Я смотрел на них в аэропорту и вдруг поймал себя на странной, почти неловкой гордости. Не той, показной, с флагами и лозунгами, а тихой, внутренней. За мрамор, который не кричит о величии, а просто стоит. За поезд, который возвращает ботинки. За город, который не объясняет себя, потому что давно живет без оправданий. Мы здесь привыкли ворчать, считать это нормой, недосмотром, мелочью. А оказывается, для кого-то это повод пересмотреть картину мира.
Патриотизм, как выяснилось, не в том, чтобы убеждать. И уж точно не в том, чтобы спорить. Он возникает сам, когда ты ничего не доказываешь, а просто живешь. Когда метро похоже на зал ожидания вечности, а не на подвал. Когда ночь не превращает город в ловушку. Когда человек подходит и помогает, не потому что должен, а потому что так проще. Иностранцы искали тут страх, мрак и агрессию, а нашли порядок, иронию и странное спокойствие, которое не продается и не экспортируется.

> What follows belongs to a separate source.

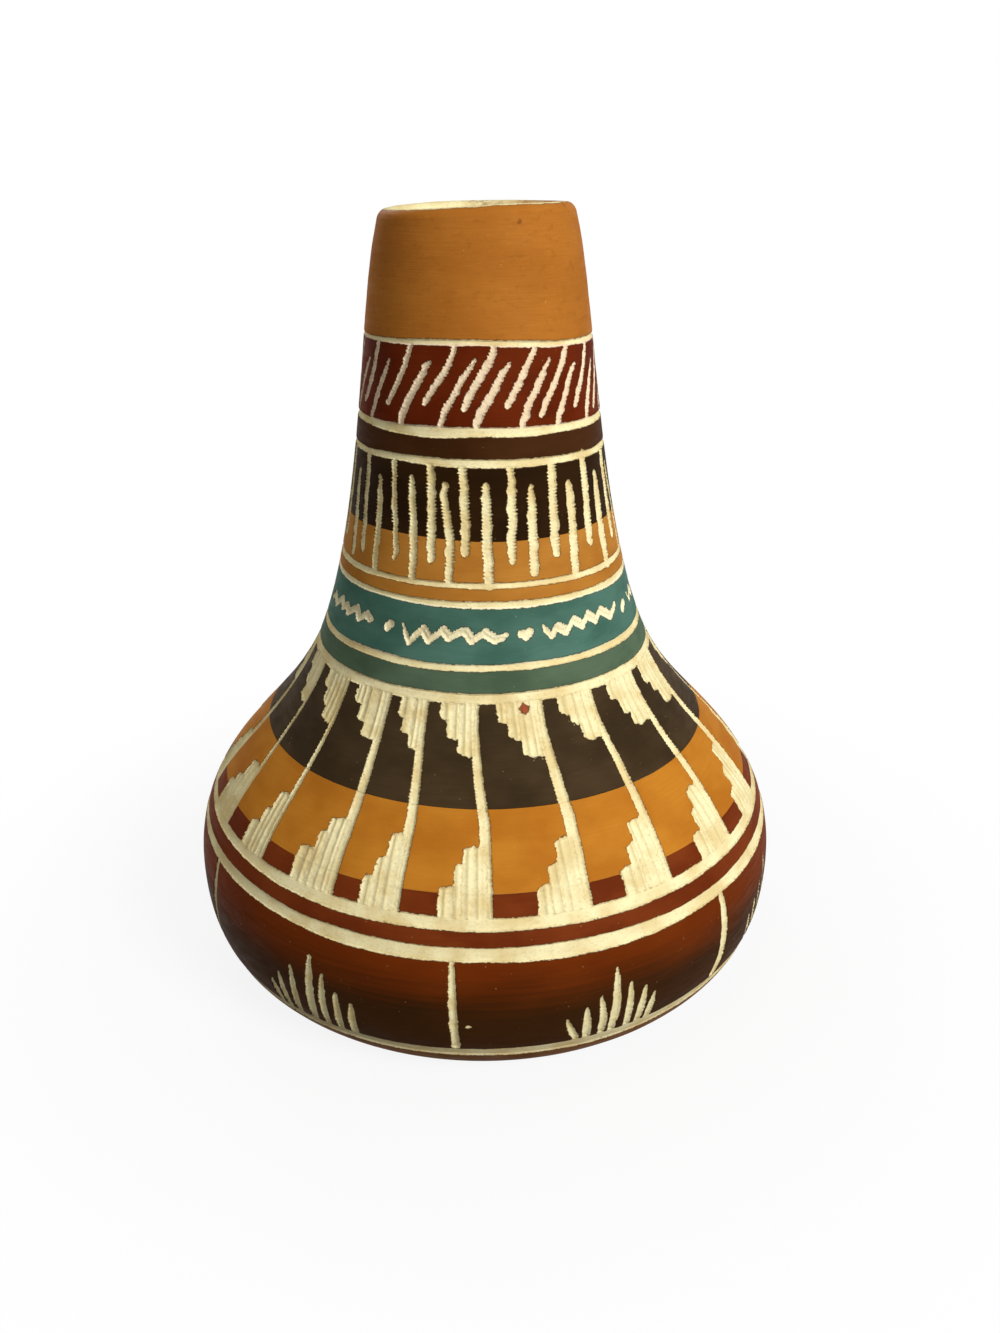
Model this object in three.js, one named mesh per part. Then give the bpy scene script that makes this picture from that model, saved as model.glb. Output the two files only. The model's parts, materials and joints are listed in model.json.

И в этот момент я понял главное: нас невозможно объяснить словами. Ни своими, ни чужими. Россию можно только пройти пешком, проехать в вагоне, заблудиться в переулке, забыть ботинки и получить их обратно. Все остальное — шум. А правда всегда стоит тихо, как колонна в метро, и ждет, когда кто-то наконец поднимет голову.